Skinny Baked Burritos
Enjoy Mexican food without worrying about packing on the pounds. This recipe for Skinny Baked Burritos is all the flavor of delicious Mexican food without the guilt.
- 1 pound ground turkey
- 1 packet reduced sodium taco seasoning
- 8 ounces Monterey cheese, grated
- 1 can fat free cream of mushroom soup
- 1/2 cup fat free sour cream
- 4 (half a jar) ounces taco sauce, mild
- 8 low carb tortillas
Cooking time 25mins
Adapted from skinnymom.com
Preheat the oven to 375 degrees Fahrenehit and grease a 13x9-inch casserole dish with nonstick cooking spray and set aside.

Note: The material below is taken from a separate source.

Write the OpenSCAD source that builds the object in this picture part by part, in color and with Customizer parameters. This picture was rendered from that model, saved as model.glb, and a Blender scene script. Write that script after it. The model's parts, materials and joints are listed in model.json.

Brown ground beef and add taco seasoning and cook according to package directions.
Mix together the can of soup, sour cream and taco sauce.
Spoon and smooth 1/3 of the soup mixture into a 9x13 baking dish.
Divide meat mixture evenly between the tortillas. Now, being the type of person I am, I lay all 8 tortillas out on my counter at once so that I can make sure there is the same amount of meat in each one. Weird, I know. You can do it that way, or save the counter space and just go with about 2-3 tablespoons per tortilla.
Place into pan seam side down (or they will unroll and things will get messy.. no fun).
Spread rest of soup mixture onto the shells and top with the rest of the cheese.
Bake for 10 to 15 minutes, or until the cheese is melted and they are heated through.